A team representing the University of Maryland won the $50,000 grand prize in the 2015 ULI Hines Competition for graduate students with its comprehensive design and development program for neighborhoods in downtown New Orleans.
The ULI Hines Competition—now in its 13th year—is part of the Institute’s ongoing effort to raise interest among young people in creating better communities, improving development patterns, and increasing awareness of the need for multidisciplinary solutions to development and design challenges.
The 2015 competition challenged multidisciplinary teams of graduate students to propose ideas to transform parts of the Tulane/Gravier and Iberville neighborhoods into a thriving urban neighborhood that takes advantage of its location, including its proximity to the French Quarter, adjacency to a medical district, and interaction with the Lafitte Greenway. The competition is designed as an exercise; there is no intention that the students’ plans will be implemented as part of any revitalization of the site.
The team from the University of Maryland edged out two teams from Harvard University and a joint team representing the University of Wisconsin – Milwaukee, and University of Wisconsin – Madison.
As the winning team, the University of Maryland students received $50,000; each of the remaining three finalist teams received $10,000. The announcement was made at the competition’s conclusion on April 9 in New Orleans. The 2015 victory for Maryland marks the second consecutive year that the university has won the Hines competition.
The winning master plan proposal—titled “The Crossing”—fosters sensitive growth by engaging the nearby medical campuses and the greenway. It develops a high-quality main street on Derbigny and phases in diverse housing stock at an appropriate urban scale. In the master plan, new development supports active programing under I-10, ensures affordable housing, and improves the area’s storm water infrastructure. Final phases of the plan reinforce the community-oriented approach. A proposed bus rapid transit works to improve accessibility for historically disadvantaged communities along North Claiborne Avenue. The ramp relocation and subsequent redesign of Basin Street unify the Lafitte Greenway and Louis Armstrong Park. Within the newly continuous green space, the Resilience Center symbolizes the essence of the proposal by bringing natives and visitors together to create an improved future for the city and its residents.
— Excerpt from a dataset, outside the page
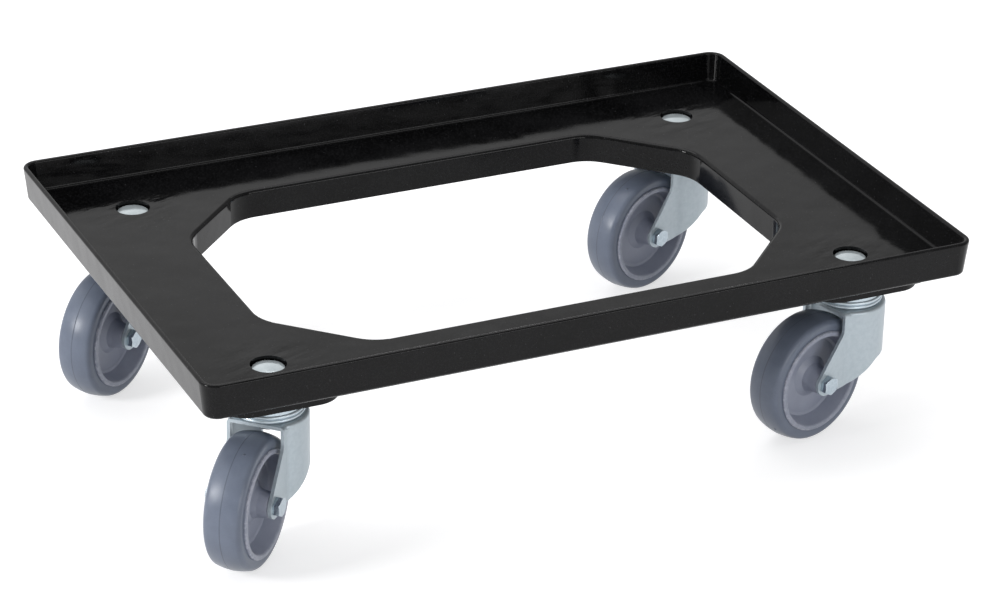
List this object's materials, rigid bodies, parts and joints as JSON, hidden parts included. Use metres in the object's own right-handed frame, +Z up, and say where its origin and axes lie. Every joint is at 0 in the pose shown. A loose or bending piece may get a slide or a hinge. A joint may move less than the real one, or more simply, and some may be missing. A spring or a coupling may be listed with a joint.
{
  "type": "crate dolly",
  "caption": "Low black plastic crate dolly: a shallow rimmed deck with a chamfered central cut-out, on zinc swivel castors with grey tyres.",
  "frame": {"origin": "on the floor, under the middle of the deck and of the castor pattern", "axes": "+X along the long side, -Y to the front long side, +Z up out of the deck"},
  "size_m": [0.6176, 0.42, 0.163],
  "materials": {
    "deck_plastic": "satin",
    "zinc_sheet": "satin",
    "zinc_bright": "bright",
    "ball_steel": "polished",
    "hub_plastic": "satin",
    "tyre_rubber": "matte"
  },
  "bodies": {
    "chassis": {"deck_frame": "deck_plastic", "mounting_bolt_fl": "zinc_bright", "mounting_nut_fl": "zinc_bright", "kingpin_fl": "zinc_bright", "race_cap_fl": "zinc_bright", "upper_balls_fl": "ball_steel", "lower_balls_fl": "ball_steel", "lower_race_fl": "zinc_bright", "mounting_bolt_fr": "zinc_bright", "mounting_nut_fr": "zinc_bright", "kingpin_fr": "zinc_bright", "race_cap_fr": "zinc_bright", "upper_balls_fr": "ball_steel", "lower_balls_fr": "ball_steel", "lower_race_fr": "zinc_bright", "mounting_bolt_bl": "zinc_bright", "mounting_nut_bl": "zinc_bright", "kingpin_bl": "zinc_bright", "race_cap_bl": "zinc_bright", "upper_balls_bl": "ball_steel", "lower_balls_bl": "ball_steel", "lower_race_bl": "zinc_bright", "mounting_bolt_br": "zinc_bright", "mounting_nut_br": "zinc_bright", "kingpin_br": "zinc_bright", "race_cap_br": "zinc_bright", "upper_balls_br": "ball_steel", "lower_balls_br": "ball_steel", "lower_race_br": "zinc_bright"},
    "castor_fl": {"fork_fl": "zinc_sheet", "axle_bolt_fl": "zinc_bright", "axle_nut_fl": "zinc_bright", "axle_sleeve_fl": "zinc_bright"},
    "wheel_fl": {"hub_fl": "hub_plastic", "tyre_fl": "tyre_rubber"},
    "castor_fr": {"fork_fr": "zinc_sheet", "axle_bolt_fr": "zinc_bright", "axle_nut_fr": "zinc_bright", "axle_sleeve_fr": "zinc_bright"},
    "wheel_fr": {"hub_fr": "hub_plastic", "tyre_fr": "tyre_rubber"},
    "castor_bl": {"fork_bl": "zinc_sheet", "axle_bolt_bl": "zinc_bright", "axle_nut_bl": "zinc_bright", "axle_sleeve_bl": "zinc_bright"},
    "wheel_bl": {"hub_bl": "hub_plastic", "tyre_bl": "tyre_rubber"},
    "castor_br": {"fork_br": "zinc_sheet", "axle_bolt_br": "zinc_bright", "axle_nut_br": "zinc_bright", "axle_sleeve_br": "zinc_bright"},
    "wheel_br": {"hub_br": "hub_plastic", "tyre_br": "tyre_rubber"}
  },
  "joints": [
    {"name": "swivel_fl", "type": "hinge", "parent": "chassis", "child": "castor_fl", "pos_m": [-0.235, -0.1425, 0.12], "axis": [0, 0, 1], "continuous": true},
    {"name": "roll_fl", "type": "hinge", "parent": "castor_fl", "child": "wheel_fl", "pos_m": [-0.26348, -0.17199, 0.05], "axis": [0.7193, -0.6947, 0], "continuous": true},
    {"name": "swivel_fr", "type": "hinge", "parent": "chassis", "child": "castor_fr", "pos_m": [0.235, -0.1425, 0.12], "axis": [0, 0, 1], "continuous": true},
    {"name": "roll_fr", "type": "hinge", "parent": "castor_fr", "child": "wheel_fr", "pos_m": [0.19579, -0.15449, 0.05], "axis": [0.2924, -0.9563, 0], "continuous": true},
    {"name": "swivel_bl", "type": "hinge", "parent": "chassis", "child": "castor_bl", "pos_m": [-0.235, 0.1425, 0.12], "axis": [0, 0, 1], "continuous": true},
    {"name": "roll_bl", "type": "hinge", "parent": "castor_bl", "child": "wheel_bl", "pos_m": [-0.26731, 0.11726, 0.05], "axis": [0.6157, -0.788, 0], "continuous": true},
    {"name": "swivel_br", "type": "hinge", "parent": "chassis", "child": "castor_br", "pos_m": [0.235, 0.1425, 0.12], "axis": [0, 0, 1], "continuous": true},
    {"name": "roll_br", "type": "hinge", "parent": "castor_br", "child": "wheel_br", "pos_m": [0.19647, 0.12848, 0.05], "axis": [0.342, -0.9397, 0], "continuous": true}
  ]
}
The other finalist teams and development schemes included:
- Harvard University: “Claiborne Grove” recalls the rich landscape that once characterized North Claiborne Avenue. The proposal bridges the existing potential of the site with the positive momentum of the surrounding communities to create an energetic new residential and cultural center for all age groups.
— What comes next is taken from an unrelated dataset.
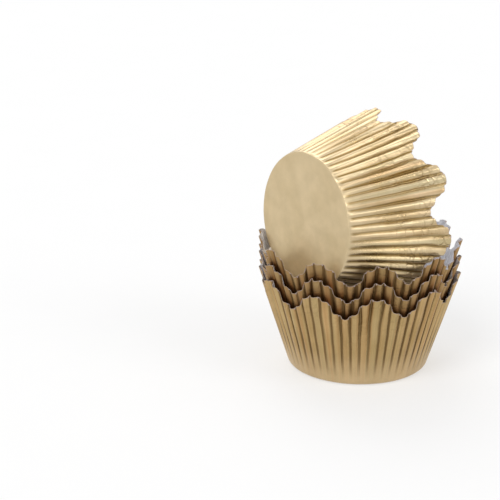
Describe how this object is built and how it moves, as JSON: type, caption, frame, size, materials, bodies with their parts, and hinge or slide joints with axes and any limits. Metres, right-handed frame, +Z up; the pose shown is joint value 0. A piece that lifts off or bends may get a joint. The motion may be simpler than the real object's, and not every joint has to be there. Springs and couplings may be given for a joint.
{
  "type": "stack of cupcake liners",
  "caption": "Nested foil-paper cupcake liners with pleated walls and petal rims, and one more liner tipped on its side in the mouth of the nest.",
  "frame": {"origin": "middle of the underside of the lowest liner's base", "axes": "+Z up along the axis of the nested liners, +Y away from the viewer, +X to the viewer's right"},
  "size_m": [0.0738, 0.074, 0.094],
  "materials": {
    "foil_paper": "satin gold foil outside, uncoated white paper inside"
  },
  "bodies": {
    "root": {"liner_bottom": "foil_paper", "liner_middle": "foil_paper", "liner_top": "foil_paper", "liner_tipped": "foil_paper"}
  },
  "joints": []
}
- Harvard University: The project “Tremé 2.0” project continues the Tremé neighborhood’s tradition of being the city’s trendsetter by reintroducing three new lifestyles in three themed corridors, woven together by a multilayered walkway system that allows visitors to engage in a modern interpretation of the traditional Vieux Carré courtyards and balconies.
- University of Wisconsin – Milwaukee, and University of Wisconsin – Madison: “Quartier Vert” weaves together culturally rich neighborhoods, a substantial health care project, and a prevalent tourism industry through a vibrant, sustainable, neighborhood-based New Orleans development.
The competition jury consisted of renowned experts from diverse backgrounds in real estate development. Jurors represent a strategic mix of land use experts, including developers, brokers, architects, urban designers, landscape architects, urban planners, and policy officials. In addition to Jury Chairman Pitchford, other jury members are: Tara Carter Hernandez, president, JCH Development, New Orleans, Louisiana; Dennis Dornan, senior associate and studio director, Perkins+Will, San Francisco, California; Kyrus L. Freeman, partner, Holland & Knight, Washington, D.C.; Jeff Hebert, executive director, New Orleans Redevelopment Authority, New Orleans, Louisiana; Matthew Hopkins, director of architecture and sustainability, StreetSense, Bethesda, Maryland; Michael Horst, consultant, New York, New York; Stephen G. Leeper, president and chief executive officer, 3CDC, Cincinnati, Ohio; Maureen McAvey, senior fellow and Bucksbaum Family chair for retail, ULI, Washington, D.C.; Kathryn L. Reynolds, founder and chief executive officer, Vivelan Group, New Orleans, Louisiana; Halina Steiner, creative director, dlandstudio, Brooklyn, New York; and Byron Stigge, director, Level Infrastructure, New York, New York.
Established with a generous endowment from longtime ULI leader Gerald D. Hines, the competition strives to encourage cooperation and teamwork—necessary talents in the planning, design and development of sustainable communities—among future land use professionals and allied professions, such as architecture, landscape architecture, urban planning, historic preservation, engineering, real estate development, finance, psychology and law.